## Exercise requirements
Nothing but the lines from the line that contains "pad_inset = sheet" through the line that contains "for node in" should appear in the output, each reproduced exactly.

## Records supplied
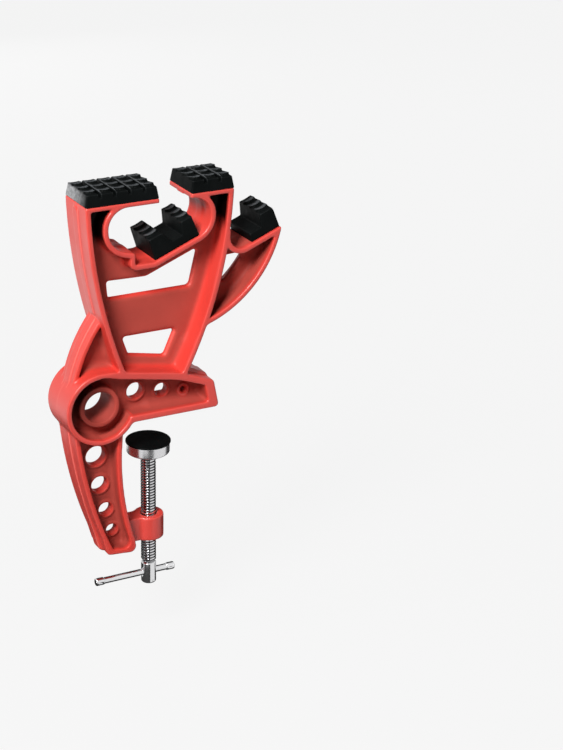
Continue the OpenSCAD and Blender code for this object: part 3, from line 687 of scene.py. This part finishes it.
---
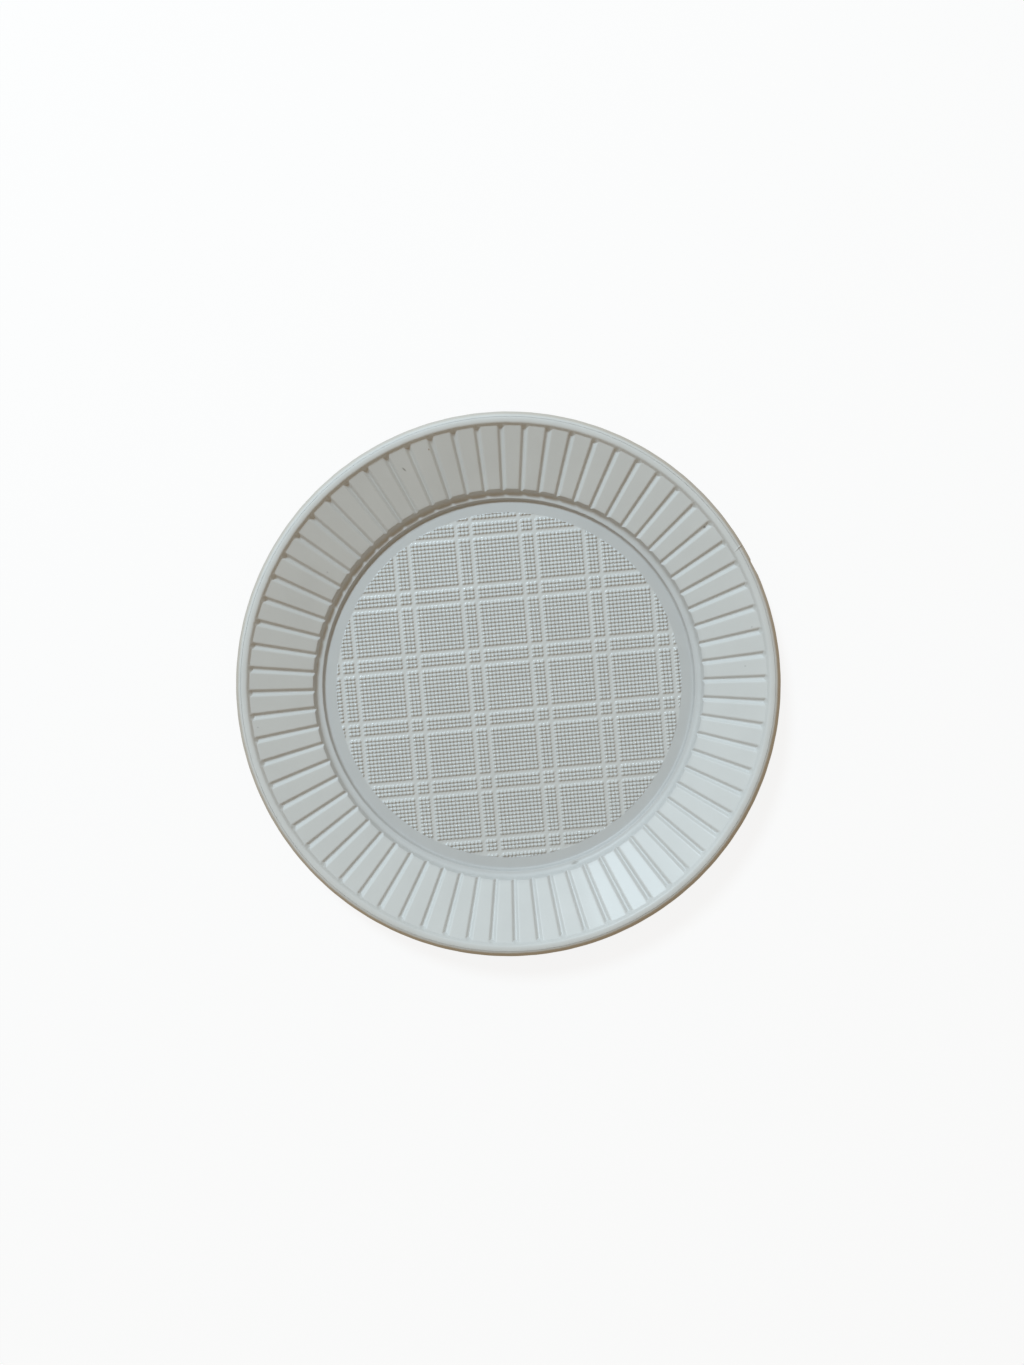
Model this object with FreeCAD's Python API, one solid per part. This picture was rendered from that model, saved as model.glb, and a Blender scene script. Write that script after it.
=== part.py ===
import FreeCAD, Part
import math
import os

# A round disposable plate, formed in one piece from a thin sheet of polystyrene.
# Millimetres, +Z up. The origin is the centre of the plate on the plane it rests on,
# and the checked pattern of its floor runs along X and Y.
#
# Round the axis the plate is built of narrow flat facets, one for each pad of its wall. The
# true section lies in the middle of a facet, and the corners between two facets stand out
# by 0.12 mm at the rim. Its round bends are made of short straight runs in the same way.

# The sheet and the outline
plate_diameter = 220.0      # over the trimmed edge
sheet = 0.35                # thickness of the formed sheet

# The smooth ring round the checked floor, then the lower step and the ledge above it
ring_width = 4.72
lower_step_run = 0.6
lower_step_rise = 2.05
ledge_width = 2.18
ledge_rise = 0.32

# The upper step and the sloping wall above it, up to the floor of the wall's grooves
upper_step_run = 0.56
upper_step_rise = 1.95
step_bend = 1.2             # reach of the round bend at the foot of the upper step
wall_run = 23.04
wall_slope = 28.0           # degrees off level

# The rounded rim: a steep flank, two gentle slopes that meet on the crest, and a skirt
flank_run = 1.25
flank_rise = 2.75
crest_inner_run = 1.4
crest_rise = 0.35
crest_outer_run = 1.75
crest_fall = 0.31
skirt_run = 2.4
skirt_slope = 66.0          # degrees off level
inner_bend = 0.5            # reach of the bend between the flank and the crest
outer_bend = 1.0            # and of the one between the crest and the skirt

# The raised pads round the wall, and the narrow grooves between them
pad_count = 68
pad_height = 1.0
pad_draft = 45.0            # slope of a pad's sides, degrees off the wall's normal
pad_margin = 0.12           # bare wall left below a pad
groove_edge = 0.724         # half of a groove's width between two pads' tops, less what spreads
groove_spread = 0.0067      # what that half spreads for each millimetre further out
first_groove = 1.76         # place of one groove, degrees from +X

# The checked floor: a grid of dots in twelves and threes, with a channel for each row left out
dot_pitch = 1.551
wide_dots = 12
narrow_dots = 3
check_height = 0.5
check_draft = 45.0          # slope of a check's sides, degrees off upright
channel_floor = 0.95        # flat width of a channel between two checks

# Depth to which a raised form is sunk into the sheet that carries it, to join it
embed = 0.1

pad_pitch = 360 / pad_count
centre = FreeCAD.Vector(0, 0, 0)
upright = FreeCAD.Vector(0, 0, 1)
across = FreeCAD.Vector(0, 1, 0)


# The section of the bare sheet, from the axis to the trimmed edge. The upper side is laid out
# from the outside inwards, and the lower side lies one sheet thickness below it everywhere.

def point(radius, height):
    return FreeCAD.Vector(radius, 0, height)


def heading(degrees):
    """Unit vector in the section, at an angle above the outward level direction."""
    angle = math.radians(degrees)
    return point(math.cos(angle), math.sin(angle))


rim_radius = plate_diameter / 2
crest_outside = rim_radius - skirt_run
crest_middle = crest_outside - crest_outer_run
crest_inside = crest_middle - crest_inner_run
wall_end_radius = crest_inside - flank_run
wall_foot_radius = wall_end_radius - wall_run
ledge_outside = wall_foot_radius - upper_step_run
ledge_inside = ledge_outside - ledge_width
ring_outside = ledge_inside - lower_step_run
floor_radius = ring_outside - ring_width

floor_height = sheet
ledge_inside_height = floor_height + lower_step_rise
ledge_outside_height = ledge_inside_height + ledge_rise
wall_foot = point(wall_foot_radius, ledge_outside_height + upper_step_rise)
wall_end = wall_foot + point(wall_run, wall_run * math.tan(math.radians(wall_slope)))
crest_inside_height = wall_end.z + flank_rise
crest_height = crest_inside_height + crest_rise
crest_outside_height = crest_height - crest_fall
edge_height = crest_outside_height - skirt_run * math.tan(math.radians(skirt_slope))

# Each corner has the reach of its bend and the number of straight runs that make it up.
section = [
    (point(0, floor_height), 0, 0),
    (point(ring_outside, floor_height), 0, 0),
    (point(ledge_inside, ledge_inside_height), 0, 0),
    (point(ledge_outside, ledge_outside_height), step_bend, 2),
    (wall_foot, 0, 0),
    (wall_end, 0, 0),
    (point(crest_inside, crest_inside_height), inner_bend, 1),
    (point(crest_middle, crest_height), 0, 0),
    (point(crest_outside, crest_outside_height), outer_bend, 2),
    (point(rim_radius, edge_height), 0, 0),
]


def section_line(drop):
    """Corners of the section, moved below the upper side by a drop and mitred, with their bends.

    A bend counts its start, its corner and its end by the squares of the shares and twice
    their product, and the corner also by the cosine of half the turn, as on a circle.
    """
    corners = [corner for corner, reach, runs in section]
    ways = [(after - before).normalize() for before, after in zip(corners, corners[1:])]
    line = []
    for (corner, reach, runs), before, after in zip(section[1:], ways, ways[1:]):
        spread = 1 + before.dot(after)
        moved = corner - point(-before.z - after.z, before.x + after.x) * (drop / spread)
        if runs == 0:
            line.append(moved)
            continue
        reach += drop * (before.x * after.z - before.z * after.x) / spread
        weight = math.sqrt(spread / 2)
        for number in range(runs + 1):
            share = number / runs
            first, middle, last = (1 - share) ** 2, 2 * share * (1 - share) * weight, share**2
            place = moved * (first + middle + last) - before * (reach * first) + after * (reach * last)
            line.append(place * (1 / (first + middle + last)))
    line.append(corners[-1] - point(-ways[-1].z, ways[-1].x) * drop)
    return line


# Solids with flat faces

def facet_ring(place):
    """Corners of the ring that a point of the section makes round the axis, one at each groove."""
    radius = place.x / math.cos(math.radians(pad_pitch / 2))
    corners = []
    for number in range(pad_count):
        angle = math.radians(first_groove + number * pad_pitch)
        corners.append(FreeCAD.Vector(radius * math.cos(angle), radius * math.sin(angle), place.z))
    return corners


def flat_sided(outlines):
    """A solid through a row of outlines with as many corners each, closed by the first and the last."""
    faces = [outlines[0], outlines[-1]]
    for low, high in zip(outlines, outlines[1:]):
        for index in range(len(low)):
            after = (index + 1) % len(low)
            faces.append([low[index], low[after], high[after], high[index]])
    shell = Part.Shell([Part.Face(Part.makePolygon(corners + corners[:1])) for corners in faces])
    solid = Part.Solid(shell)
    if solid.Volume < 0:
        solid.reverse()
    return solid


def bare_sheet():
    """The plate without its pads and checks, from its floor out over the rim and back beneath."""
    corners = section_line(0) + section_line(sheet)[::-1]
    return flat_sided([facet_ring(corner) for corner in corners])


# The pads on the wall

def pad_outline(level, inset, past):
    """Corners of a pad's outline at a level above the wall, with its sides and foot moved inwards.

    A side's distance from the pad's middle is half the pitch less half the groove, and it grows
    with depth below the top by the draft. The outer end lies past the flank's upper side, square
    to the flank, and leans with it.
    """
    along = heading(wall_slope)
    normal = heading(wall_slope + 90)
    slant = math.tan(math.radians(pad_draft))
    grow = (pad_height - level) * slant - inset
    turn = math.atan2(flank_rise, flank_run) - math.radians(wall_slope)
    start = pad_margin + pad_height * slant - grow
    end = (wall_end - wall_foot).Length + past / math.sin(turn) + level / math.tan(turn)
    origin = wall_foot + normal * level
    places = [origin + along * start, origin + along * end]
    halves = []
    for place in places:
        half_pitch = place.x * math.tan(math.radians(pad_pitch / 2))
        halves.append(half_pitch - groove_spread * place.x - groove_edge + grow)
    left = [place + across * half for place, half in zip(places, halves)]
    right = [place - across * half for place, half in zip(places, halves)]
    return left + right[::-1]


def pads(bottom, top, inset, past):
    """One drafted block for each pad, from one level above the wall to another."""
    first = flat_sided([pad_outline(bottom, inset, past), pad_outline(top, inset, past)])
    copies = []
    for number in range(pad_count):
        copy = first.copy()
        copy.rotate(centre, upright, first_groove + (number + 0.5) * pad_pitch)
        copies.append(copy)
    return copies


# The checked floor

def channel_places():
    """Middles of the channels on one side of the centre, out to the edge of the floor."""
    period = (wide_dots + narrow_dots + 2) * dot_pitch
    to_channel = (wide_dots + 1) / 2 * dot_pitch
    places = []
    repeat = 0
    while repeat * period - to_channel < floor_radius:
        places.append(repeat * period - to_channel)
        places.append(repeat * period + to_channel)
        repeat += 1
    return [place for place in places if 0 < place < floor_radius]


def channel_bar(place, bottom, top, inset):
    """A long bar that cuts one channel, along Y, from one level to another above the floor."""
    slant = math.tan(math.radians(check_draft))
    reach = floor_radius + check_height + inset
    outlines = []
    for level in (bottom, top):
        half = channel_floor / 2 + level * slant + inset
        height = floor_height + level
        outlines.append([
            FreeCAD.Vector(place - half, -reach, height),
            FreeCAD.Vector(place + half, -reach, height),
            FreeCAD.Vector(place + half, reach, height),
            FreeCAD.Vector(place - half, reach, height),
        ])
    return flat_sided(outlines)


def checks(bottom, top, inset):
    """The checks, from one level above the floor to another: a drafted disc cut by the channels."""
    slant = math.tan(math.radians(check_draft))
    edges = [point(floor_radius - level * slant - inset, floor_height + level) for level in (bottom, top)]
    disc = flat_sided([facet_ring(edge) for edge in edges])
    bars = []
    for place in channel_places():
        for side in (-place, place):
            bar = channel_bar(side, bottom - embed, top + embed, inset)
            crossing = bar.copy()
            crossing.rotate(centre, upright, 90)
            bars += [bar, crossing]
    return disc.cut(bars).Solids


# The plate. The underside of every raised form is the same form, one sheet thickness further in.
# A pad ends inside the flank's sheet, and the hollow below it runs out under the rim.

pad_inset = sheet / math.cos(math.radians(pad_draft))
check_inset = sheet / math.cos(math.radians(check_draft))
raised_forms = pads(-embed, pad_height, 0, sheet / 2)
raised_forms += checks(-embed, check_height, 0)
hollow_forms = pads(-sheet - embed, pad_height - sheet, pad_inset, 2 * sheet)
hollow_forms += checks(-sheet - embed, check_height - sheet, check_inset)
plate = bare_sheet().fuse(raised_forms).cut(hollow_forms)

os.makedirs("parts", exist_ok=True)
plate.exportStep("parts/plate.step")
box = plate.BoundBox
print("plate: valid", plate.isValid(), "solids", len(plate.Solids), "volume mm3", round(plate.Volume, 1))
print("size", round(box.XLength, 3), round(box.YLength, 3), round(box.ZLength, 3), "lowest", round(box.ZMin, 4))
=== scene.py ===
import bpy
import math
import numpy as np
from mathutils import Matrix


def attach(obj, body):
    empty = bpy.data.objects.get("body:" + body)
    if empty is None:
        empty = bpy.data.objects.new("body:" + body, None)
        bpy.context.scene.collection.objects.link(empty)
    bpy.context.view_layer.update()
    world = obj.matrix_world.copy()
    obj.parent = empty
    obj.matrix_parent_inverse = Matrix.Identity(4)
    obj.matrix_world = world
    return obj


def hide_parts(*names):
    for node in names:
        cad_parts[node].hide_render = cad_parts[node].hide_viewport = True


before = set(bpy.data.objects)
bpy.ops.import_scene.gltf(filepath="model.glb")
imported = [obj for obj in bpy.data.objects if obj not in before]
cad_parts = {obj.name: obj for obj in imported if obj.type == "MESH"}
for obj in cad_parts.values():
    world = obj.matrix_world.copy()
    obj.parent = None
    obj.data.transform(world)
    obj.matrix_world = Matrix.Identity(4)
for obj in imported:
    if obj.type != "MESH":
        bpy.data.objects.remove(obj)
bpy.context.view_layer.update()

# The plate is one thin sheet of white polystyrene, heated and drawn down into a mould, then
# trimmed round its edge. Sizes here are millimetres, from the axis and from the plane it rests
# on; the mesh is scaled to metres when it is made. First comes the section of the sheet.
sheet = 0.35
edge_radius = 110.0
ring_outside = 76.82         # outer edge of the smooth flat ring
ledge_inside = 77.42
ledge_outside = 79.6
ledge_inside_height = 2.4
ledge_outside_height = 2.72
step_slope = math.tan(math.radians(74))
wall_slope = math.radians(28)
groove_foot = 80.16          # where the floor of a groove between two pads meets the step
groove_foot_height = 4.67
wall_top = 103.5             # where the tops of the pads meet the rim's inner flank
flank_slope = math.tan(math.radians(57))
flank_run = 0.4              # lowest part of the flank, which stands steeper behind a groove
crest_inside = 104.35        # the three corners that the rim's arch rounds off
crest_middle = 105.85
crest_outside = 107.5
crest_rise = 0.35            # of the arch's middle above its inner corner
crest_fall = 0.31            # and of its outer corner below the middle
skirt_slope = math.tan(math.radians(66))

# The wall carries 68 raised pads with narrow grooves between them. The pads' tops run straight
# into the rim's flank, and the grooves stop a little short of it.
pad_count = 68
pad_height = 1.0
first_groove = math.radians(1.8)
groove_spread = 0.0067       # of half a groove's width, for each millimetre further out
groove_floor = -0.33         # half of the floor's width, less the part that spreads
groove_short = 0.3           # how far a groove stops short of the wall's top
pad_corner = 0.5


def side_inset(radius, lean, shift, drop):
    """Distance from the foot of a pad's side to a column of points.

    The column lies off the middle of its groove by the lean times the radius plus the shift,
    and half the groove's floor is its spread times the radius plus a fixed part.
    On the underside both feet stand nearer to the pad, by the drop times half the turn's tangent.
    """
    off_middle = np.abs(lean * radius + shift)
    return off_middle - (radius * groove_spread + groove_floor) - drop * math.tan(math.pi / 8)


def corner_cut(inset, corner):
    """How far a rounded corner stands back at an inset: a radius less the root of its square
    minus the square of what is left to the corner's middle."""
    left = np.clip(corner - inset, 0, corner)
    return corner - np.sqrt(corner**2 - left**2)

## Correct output
pad_inset = sheet / math.cos(math.radians(pad_draft))
check_inset = sheet / math.cos(math.radians(check_draft))
raised_forms = pads(-embed, pad_height, 0, sheet / 2)
raised_forms += checks(-embed, check_height, 0)
hollow_forms = pads(-sheet - embed, pad_height - sheet, pad_inset, 2 * sheet)
hollow_forms += checks(-sheet - embed, check_height - sheet, check_inset)
plate = bare_sheet().fuse(raised_forms).cut(hollow_forms)

os.makedirs("parts", exist_ok=True)
plate.exportStep("parts/plate.step")
box = plate.BoundBox
print("plate: valid", plate.isValid(), "solids", len(plate.Solids), "volume mm3", round(plate.Volume, 1))
print("size", round(box.XLength, 3), round(box.YLength, 3), round(box.ZLength, 3), "lowest", round(box.ZMin, 4))
=== scene.py ===
import bpy
import math
import numpy as np
from mathutils import Matrix


def attach(obj, body):
    empty = bpy.data.objects.get("body:" + body)
    if empty is None:
        empty = bpy.data.objects.new("body:" + body, None)
        bpy.context.scene.collection.objects.link(empty)
    bpy.context.view_layer.update()
    world = obj.matrix_world.copy()
    obj.parent = empty
    obj.matrix_parent_inverse = Matrix.Identity(4)
    obj.matrix_world = world
    return obj


def hide_parts(*names):
    for node in names:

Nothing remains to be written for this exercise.